> _Given instruction_: Find the line that contains "if obj.type not". Repeat that line and all lines following it, exactly, through the end of the listing below.

> _Data segment_:

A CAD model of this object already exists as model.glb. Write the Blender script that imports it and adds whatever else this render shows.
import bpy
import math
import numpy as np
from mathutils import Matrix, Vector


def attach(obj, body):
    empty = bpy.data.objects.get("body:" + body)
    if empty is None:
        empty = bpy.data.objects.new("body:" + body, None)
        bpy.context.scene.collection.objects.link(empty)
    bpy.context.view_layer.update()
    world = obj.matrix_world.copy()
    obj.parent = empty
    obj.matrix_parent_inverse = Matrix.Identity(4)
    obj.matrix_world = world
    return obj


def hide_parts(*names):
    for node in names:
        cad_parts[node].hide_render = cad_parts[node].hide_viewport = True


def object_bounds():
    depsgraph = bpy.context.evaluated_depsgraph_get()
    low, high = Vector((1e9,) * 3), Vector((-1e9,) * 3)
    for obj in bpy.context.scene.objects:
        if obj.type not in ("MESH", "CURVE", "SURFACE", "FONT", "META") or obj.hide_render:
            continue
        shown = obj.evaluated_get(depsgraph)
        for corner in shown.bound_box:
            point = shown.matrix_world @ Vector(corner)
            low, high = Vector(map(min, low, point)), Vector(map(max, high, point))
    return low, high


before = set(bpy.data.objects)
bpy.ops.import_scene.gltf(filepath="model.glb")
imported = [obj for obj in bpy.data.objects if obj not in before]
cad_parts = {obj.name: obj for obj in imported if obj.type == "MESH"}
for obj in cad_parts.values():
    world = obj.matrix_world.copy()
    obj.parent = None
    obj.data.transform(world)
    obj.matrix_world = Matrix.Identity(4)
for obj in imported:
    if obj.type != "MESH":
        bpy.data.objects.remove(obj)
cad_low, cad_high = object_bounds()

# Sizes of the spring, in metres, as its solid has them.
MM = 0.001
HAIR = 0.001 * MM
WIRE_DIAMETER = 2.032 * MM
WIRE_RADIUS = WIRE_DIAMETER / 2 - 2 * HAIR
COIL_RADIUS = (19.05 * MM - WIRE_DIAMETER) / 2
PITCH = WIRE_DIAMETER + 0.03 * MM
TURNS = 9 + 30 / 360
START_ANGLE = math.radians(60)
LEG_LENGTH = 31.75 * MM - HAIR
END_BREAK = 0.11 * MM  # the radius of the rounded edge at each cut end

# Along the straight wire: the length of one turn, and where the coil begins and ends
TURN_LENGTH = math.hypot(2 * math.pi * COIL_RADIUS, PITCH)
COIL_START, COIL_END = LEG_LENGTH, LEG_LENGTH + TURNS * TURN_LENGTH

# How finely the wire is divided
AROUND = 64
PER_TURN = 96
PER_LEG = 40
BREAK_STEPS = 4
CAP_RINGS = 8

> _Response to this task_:
        if obj.type not in ("MESH", "CURVE", "SURFACE", "FONT", "META") or obj.hide_render:
            continue
        shown = obj.evaluated_get(depsgraph)
        for corner in shown.bound_box:
            point = shown.matrix_world @ Vector(corner)
            low, high = Vector(map(min, low, point)), Vector(map(max, high, point))
    return low, high


before = set(bpy.data.objects)
bpy.ops.import_scene.gltf(filepath="model.glb")
imported = [obj for obj in bpy.data.objects if obj not in before]
cad_parts = {obj.name: obj for obj in imported if obj.type == "MESH"}
for obj in cad_parts.values():
    world = obj.matrix_world.copy()
    obj.parent = None
    obj.data.transform(world)
    obj.matrix_world = Matrix.Identity(4)
for obj in imported:
    if obj.type != "MESH":
        bpy.data.objects.remove(obj)
cad_low, cad_high = object_bounds()

# Sizes of the spring, in metres, as its solid has them.
MM = 0.001
HAIR = 0.001 * MM
WIRE_DIAMETER = 2.032 * MM
WIRE_RADIUS = WIRE_DIAMETER / 2 - 2 * HAIR
COIL_RADIUS = (19.05 * MM - WIRE_DIAMETER) / 2
PITCH = WIRE_DIAMETER + 0.03 * MM
TURNS = 9 + 30 / 360
START_ANGLE = math.radians(60)
LEG_LENGTH = 31.75 * MM - HAIR
END_BREAK = 0.11 * MM  # the radius of the rounded edge at each cut end

# Along the straight wire: the length of one turn, and where the coil begins and ends
TURN_LENGTH = math.hypot(2 * math.pi * COIL_RADIUS, PITCH)
COIL_START, COIL_END = LEG_LENGTH, LEG_LENGTH + TURNS * TURN_LENGTH

# How finely the wire is divided
AROUND = 64
PER_TURN = 96
PER_LEG = 40
BREAK_STEPS = 4
CAP_RINGS = 8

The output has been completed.